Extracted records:
----

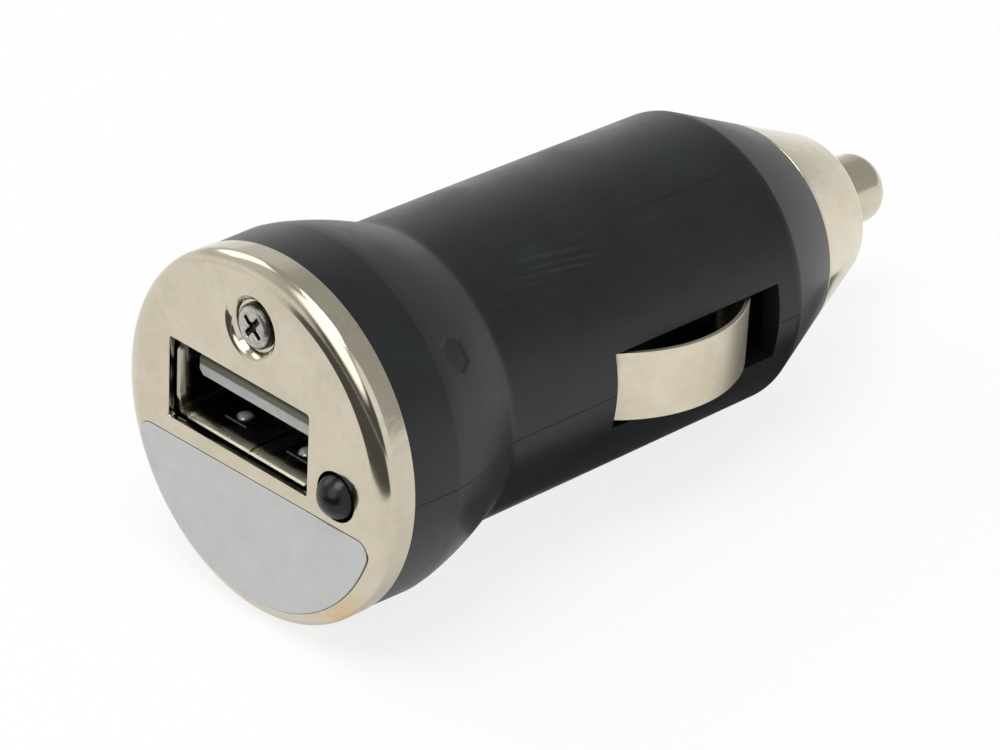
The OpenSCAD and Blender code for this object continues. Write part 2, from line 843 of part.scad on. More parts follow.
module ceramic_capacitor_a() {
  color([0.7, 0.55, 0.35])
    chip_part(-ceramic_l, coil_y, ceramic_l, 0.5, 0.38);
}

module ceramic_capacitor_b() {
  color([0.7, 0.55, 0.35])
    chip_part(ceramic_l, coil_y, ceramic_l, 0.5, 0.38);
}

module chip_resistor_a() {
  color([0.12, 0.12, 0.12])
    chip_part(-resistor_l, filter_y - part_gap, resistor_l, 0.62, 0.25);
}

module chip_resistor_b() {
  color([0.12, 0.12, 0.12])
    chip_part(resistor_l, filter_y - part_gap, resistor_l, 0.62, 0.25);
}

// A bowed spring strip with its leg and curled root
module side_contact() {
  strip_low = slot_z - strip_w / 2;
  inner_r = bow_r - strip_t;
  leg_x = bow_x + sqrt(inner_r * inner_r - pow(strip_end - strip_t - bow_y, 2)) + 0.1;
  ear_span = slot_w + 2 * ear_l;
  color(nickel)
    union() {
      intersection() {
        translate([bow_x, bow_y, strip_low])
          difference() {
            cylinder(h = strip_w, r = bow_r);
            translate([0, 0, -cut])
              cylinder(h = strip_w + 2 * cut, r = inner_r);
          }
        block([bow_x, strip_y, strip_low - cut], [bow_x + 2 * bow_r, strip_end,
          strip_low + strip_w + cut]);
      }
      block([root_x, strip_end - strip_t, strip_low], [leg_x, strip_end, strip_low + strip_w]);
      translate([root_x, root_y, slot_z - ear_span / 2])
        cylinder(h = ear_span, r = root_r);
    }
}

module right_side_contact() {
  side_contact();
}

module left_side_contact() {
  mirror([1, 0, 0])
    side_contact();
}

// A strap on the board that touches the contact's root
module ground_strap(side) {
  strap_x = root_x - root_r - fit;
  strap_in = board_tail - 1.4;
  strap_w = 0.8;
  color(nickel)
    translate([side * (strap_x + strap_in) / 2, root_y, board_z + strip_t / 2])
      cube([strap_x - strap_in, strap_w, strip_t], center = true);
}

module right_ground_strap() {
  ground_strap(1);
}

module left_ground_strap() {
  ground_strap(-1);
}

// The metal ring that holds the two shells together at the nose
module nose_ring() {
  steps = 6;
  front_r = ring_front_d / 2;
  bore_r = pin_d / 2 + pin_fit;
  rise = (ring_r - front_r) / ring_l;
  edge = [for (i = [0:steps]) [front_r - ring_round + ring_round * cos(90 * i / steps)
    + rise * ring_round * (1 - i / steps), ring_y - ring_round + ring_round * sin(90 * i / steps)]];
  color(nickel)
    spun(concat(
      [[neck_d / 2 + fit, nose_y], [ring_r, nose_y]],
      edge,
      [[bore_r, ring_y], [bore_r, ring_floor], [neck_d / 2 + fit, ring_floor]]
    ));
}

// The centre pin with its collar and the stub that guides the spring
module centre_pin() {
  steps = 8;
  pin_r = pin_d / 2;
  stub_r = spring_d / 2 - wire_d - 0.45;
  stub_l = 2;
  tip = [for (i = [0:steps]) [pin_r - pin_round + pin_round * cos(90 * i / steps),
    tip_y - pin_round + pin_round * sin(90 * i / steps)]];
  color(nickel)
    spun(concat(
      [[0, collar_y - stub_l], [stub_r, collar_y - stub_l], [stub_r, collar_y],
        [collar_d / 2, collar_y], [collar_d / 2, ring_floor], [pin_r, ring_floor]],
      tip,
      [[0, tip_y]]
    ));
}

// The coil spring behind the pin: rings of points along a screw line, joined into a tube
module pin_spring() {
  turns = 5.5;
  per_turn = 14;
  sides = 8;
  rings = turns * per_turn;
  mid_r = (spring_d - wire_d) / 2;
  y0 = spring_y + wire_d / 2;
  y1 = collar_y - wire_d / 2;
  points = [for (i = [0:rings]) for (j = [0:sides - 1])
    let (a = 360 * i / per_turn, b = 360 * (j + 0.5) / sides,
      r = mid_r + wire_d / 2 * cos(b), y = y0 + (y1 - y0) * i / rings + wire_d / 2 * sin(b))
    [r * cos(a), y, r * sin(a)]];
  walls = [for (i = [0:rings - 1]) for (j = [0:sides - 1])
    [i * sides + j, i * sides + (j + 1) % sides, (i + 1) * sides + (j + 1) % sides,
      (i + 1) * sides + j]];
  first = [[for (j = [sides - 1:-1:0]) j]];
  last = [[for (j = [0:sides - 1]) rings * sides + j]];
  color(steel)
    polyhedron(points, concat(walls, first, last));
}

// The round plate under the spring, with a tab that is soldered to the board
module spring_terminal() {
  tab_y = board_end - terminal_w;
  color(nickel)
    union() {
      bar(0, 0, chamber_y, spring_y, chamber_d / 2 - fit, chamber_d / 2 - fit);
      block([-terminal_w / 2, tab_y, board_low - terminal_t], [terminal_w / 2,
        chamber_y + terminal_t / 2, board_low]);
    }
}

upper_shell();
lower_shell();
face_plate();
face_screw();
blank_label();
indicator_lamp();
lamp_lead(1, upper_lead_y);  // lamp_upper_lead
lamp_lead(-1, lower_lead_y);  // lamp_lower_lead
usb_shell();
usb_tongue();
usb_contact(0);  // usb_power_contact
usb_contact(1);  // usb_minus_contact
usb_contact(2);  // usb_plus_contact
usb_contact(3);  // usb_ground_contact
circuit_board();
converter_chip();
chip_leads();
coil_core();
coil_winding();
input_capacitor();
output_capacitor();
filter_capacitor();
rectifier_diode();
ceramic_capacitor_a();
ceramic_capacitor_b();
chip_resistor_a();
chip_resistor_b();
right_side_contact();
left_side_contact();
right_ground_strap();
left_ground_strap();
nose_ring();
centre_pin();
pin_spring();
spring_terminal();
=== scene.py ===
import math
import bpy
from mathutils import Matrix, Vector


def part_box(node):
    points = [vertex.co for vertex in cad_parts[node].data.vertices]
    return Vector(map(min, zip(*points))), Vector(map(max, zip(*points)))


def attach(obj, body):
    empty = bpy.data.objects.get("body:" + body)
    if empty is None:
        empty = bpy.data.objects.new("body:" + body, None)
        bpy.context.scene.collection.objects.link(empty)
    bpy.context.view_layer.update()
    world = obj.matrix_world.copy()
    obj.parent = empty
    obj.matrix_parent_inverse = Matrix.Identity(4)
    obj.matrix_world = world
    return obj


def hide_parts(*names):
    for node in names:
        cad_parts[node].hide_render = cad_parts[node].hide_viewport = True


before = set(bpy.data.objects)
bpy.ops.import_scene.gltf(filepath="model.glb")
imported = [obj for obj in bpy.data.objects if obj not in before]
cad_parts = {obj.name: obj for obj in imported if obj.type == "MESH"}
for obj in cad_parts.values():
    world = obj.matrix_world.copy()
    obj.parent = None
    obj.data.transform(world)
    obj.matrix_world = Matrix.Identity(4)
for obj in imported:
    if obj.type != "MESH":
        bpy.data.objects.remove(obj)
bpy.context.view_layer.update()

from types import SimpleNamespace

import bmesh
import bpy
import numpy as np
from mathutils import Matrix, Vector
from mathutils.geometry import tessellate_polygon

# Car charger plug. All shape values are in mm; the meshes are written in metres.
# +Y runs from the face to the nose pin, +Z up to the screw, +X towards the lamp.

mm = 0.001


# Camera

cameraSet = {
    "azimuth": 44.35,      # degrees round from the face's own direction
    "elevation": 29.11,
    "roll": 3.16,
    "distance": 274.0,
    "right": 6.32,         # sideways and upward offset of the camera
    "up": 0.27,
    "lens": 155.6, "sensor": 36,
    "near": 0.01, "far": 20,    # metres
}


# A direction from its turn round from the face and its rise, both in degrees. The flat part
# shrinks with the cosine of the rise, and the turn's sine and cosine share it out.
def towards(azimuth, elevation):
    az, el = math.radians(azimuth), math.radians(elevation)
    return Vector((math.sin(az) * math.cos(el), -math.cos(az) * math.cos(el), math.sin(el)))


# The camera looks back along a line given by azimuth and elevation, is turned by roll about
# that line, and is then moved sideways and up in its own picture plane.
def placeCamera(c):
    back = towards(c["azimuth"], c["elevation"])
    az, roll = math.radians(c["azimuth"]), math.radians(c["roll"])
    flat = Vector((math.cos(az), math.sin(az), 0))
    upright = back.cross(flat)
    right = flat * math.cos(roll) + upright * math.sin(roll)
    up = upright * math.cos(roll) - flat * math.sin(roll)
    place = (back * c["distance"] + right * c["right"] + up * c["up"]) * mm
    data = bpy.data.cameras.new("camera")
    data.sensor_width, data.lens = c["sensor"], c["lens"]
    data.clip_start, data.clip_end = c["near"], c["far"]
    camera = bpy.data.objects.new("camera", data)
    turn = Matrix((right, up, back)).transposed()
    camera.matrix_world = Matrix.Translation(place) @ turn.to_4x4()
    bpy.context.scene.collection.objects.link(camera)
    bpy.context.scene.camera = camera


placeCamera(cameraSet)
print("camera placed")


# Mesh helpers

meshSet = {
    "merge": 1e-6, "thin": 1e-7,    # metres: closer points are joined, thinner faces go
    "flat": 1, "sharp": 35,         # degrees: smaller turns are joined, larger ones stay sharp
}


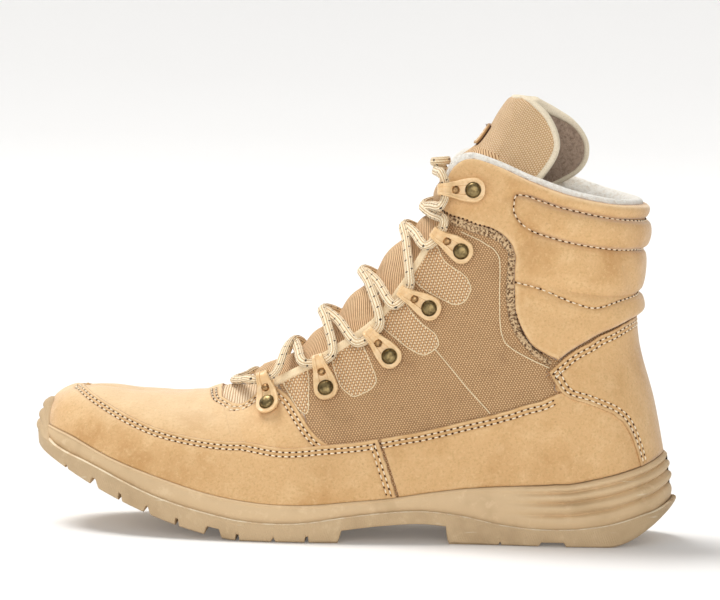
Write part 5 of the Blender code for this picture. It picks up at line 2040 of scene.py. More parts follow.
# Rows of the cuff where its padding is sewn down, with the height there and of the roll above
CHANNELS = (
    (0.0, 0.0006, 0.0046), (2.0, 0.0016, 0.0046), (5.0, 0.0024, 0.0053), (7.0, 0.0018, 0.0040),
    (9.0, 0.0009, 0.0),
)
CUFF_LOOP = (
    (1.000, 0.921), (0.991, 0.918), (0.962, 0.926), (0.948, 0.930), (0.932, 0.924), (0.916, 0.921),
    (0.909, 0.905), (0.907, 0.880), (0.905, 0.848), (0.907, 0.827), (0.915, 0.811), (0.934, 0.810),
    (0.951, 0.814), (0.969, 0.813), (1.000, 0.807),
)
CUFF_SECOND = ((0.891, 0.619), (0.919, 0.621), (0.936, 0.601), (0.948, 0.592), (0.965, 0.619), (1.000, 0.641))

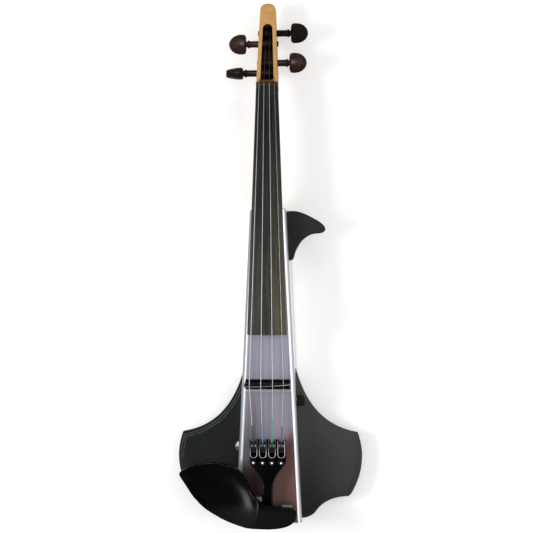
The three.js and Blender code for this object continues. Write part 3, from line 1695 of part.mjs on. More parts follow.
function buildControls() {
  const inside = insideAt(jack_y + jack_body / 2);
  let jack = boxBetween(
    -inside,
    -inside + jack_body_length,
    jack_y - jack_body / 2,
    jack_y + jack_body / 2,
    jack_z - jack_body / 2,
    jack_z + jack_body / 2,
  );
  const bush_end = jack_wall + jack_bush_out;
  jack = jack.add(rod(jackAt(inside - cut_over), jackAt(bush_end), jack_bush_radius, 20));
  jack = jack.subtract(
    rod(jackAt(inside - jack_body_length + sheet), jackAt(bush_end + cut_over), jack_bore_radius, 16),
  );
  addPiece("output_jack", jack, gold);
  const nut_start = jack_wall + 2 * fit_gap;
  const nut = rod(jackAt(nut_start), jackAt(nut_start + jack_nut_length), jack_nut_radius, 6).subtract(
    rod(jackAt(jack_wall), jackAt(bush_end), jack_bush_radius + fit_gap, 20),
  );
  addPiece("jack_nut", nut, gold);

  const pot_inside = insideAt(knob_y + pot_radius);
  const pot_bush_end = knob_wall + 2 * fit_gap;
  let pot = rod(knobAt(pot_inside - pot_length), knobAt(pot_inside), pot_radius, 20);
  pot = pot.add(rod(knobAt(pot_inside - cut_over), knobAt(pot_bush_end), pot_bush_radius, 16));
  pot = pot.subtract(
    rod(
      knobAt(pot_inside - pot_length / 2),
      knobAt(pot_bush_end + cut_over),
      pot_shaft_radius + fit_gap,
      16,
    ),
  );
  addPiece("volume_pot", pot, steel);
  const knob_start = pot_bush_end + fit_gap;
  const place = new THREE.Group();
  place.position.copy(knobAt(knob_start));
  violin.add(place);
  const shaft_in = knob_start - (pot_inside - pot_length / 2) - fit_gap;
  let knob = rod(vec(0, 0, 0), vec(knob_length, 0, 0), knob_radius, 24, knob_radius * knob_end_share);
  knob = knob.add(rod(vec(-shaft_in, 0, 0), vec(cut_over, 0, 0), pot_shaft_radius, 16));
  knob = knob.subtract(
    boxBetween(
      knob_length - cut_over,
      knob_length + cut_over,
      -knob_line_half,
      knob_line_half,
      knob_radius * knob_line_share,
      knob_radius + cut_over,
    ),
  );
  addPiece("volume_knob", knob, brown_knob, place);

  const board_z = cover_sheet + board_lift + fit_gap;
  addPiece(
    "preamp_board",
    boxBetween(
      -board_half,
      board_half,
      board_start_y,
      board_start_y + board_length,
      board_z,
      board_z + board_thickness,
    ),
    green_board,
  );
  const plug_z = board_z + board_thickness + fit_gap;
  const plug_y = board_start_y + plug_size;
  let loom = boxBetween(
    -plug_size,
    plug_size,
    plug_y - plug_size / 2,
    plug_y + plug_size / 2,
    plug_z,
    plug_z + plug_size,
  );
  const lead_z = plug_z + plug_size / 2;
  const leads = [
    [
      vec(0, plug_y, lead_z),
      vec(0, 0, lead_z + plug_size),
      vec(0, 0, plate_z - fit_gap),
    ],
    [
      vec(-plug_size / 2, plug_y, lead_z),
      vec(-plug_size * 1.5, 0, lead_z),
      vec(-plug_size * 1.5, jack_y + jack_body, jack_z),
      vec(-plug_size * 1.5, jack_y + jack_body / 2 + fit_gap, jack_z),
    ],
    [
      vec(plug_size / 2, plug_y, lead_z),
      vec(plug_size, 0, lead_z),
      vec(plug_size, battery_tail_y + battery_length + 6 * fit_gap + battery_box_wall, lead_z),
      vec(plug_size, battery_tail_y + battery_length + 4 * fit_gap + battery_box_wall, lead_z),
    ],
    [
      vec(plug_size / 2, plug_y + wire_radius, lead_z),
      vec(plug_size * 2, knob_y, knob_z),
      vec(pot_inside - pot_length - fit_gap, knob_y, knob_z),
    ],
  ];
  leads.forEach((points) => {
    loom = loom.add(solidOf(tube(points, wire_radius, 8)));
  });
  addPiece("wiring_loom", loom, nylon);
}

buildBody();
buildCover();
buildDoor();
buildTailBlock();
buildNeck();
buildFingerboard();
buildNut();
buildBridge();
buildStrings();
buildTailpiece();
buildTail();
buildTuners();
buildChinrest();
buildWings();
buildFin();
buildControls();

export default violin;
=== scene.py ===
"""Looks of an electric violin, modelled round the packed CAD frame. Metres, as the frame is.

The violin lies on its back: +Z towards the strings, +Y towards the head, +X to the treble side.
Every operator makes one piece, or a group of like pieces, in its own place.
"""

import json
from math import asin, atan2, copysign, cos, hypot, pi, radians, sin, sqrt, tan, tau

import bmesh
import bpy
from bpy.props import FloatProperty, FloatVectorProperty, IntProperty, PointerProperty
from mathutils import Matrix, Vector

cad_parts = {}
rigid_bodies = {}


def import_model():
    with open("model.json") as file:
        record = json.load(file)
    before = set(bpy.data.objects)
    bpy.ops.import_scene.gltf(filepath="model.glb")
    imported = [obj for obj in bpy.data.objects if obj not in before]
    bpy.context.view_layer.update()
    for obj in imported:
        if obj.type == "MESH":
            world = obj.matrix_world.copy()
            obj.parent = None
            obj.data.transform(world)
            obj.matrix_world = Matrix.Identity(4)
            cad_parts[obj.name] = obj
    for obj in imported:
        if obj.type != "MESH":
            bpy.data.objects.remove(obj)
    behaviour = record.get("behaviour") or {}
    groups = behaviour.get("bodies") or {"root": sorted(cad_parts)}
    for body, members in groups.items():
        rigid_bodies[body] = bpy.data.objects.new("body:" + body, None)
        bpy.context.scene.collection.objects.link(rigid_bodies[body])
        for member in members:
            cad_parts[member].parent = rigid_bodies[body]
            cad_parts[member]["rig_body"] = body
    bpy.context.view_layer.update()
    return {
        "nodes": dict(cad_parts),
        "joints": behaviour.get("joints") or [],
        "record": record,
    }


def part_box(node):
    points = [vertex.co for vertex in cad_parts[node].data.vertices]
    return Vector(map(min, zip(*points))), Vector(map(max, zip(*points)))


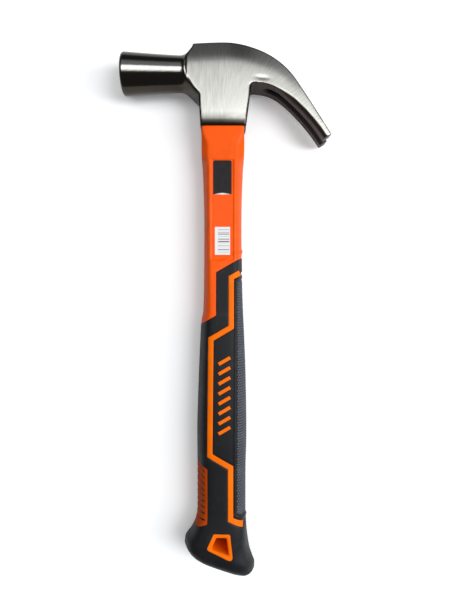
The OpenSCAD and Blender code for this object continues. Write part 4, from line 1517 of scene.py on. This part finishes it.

----

_Brief:_ Reproduce each line of the material containing the word "groups".

_The output:_
    groups = behaviour.get("bodies") or {"root": sorted(cad_parts)}
    for body, members in groups.items():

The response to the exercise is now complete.